I was just thinking of a hard drive - you buy a new computer, it works fine for some time and then starts to become sluggish (thank you Microsoft). You then have to defragment it or wipe it clean and install everything new. How does one do this with one's life?

One may have lived (say) 20 odd years and then one feels the need to rewind and change everything or just start from scratch - rewrite all childhood memories and teenage anxieties - but there is no way to do this. The compulsion to continue on with baggage that one does not like is either self-imposed or imposed by society.

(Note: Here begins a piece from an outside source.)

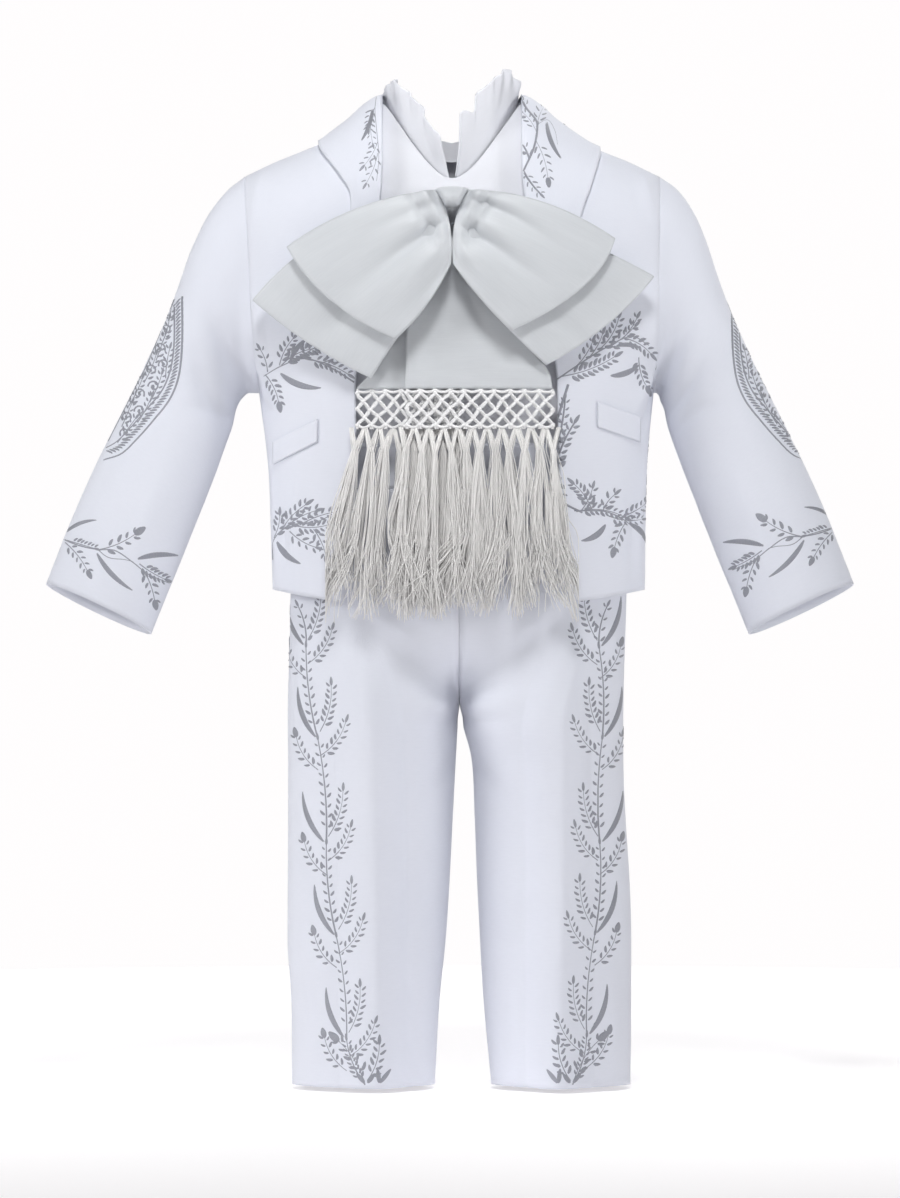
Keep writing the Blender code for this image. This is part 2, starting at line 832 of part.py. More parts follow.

How do people react to this? In my view, you have the carefree types who just shrug it off and continue, or you could have the depressed types who make the rest of their lives (and most likely the lives of those around them) miserable. There might be a few others who might impose their dreams and aspirations, or at least how they want to rewrite their lives, onto others (their children?). Most people are probably somewhere in between and do not even think about such things. For them, life is just to be lived without any questions, just moving on from day to day and accepting all that comes along.

So the question again rises - is man bound by his society to live a life that is already laid out?

Let me explore this thought a little bit more. Let us consider a natural phenomenon of a species reproducing and continuing through its off spring. The main driver of this phenomenon is that the species should continue. To that end, the parents make sure (either consciously or not) that the best possible scenario is maintained for the off spring. The off spring should be physically strong and also mentally well evolved to adapt to changes in environment. In the case of humans, we have laid more emphasis on the mental evolution as a key to our success. So from one civilization to another we have practiced skills that helped us live our lives successfully so that we can produce off spring who can in turn survive that much more easily (a very reductionist view, but one that might hold some truth). And we have now hit upon a time in our evolution where just physical skills (of say being able to make a pot well) are just not enough and we train our minds through almost 25 years of intellectual education to achieve a life of stability.

This, I feel is the constraint of society and nature as a whole that particularly makes a human being's life more difficult and that much more of a trap. As a comparison, a bird's life has probably not changed as much in the same time frame. It still has to acquire the skills of flying and being able to find its food but not much more. It surely does not have to learn how to use a new version of Office every five or so years!

To cut a long story short - I want to be born now as a bird and lead a simple free life!